L = np.linalg.norm(G, 2)
Let's create the VI associated with the game and an initial solution
tpzsg = VI(F, y=y, S=S)
x = np.random.rand(n1 + n2)
In this case, $\mathbf{F}(\cdot)$ is merely monotone, so we don't have guarantees for proximal gradient to converge (although it might still be used). However, there are a lot of alternative algorithms for merely monotone VIs. Let's compare three of them: extragradient (eg
), Forward-backward-forward (fbf
), and Popov's method (popov
).
max_iter = 1000
residuals_eg = np.zeros(max_iter)
residuals_fbf = np.zeros(max_iter)
residuals_popov = np.zeros(max_iter)
# Copy the same initial solution for the three methods
xk_eg = np.copy(x)
xk_fbf = np.copy(x)
xk_popov = np.copy(x)
yk_popov = np.copy(xk_popov)
for k in range(max_iter):
# Extragradient
xk1_eg = tpzsg.eg(xk_eg, 1 / L)
residuals_eg[k] = np.linalg.norm(xk_eg - xk1_eg)
xk_eg = xk1_eg
# Forward-backward-forward
xk1_fbf = tpzsg.fbf(xk_fbf, 1 / L)
residuals_fbf[k] = np.linalg.norm(xk_fbf - xk1_fbf)
xk_fbf = xk1_fbf
# Popov's method
xk1_popov, yk1_popov = tpzsg.popov(xk_popov, yk_popov, 1 / (2*L))
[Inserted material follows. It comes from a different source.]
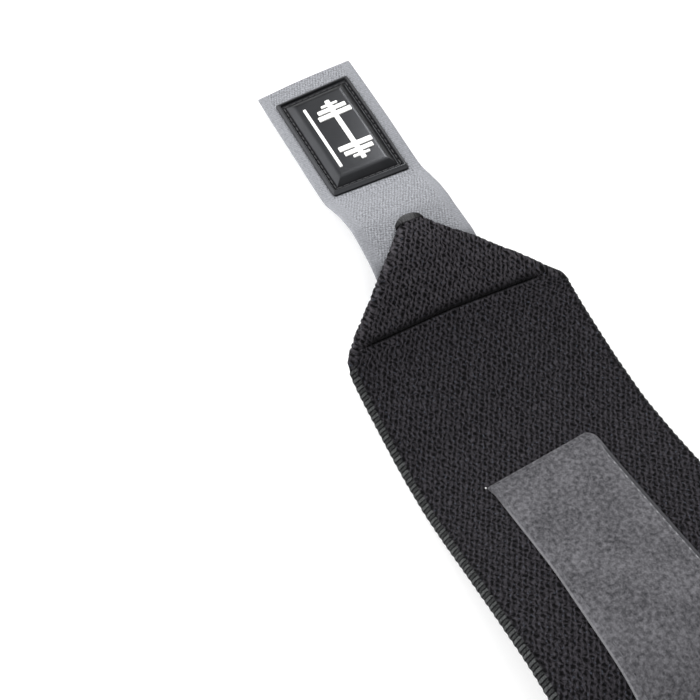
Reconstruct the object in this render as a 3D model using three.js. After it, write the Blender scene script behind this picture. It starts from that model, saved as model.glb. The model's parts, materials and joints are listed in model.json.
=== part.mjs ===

residuals_popov[k] = np.linalg.norm(xk_popov - xk1_popov)
xk_popov = xk1_popov
yk_popov = yk1_popov
The API docs have some detail on the convention for naming iterative steps. Let's check out the residuals for each method.
fig, ax = plt.subplots()
ax.plot(residuals_eg, label="Extragradient")
ax.plot(residuals_fbf, label="Forward-backward-forward")
ax.plot(residuals_popov, label="Popov's method")
ax.grid(True, alpha=0.2)
ax.set_xlabel("Iterations ($k$)")
ax.set_ylabel(r"$\|\mathbf{x}_k - \mathbf{x}_{k+1}\|$")
plt.legend()
plt.show()
References¶
[1] Lemke, C. E., & Howson, Jr, J. T. (1964). Equilibrium points of bimatrix games. Journal of the Society for industrial and Applied Mathematics, 12(2), 413-423.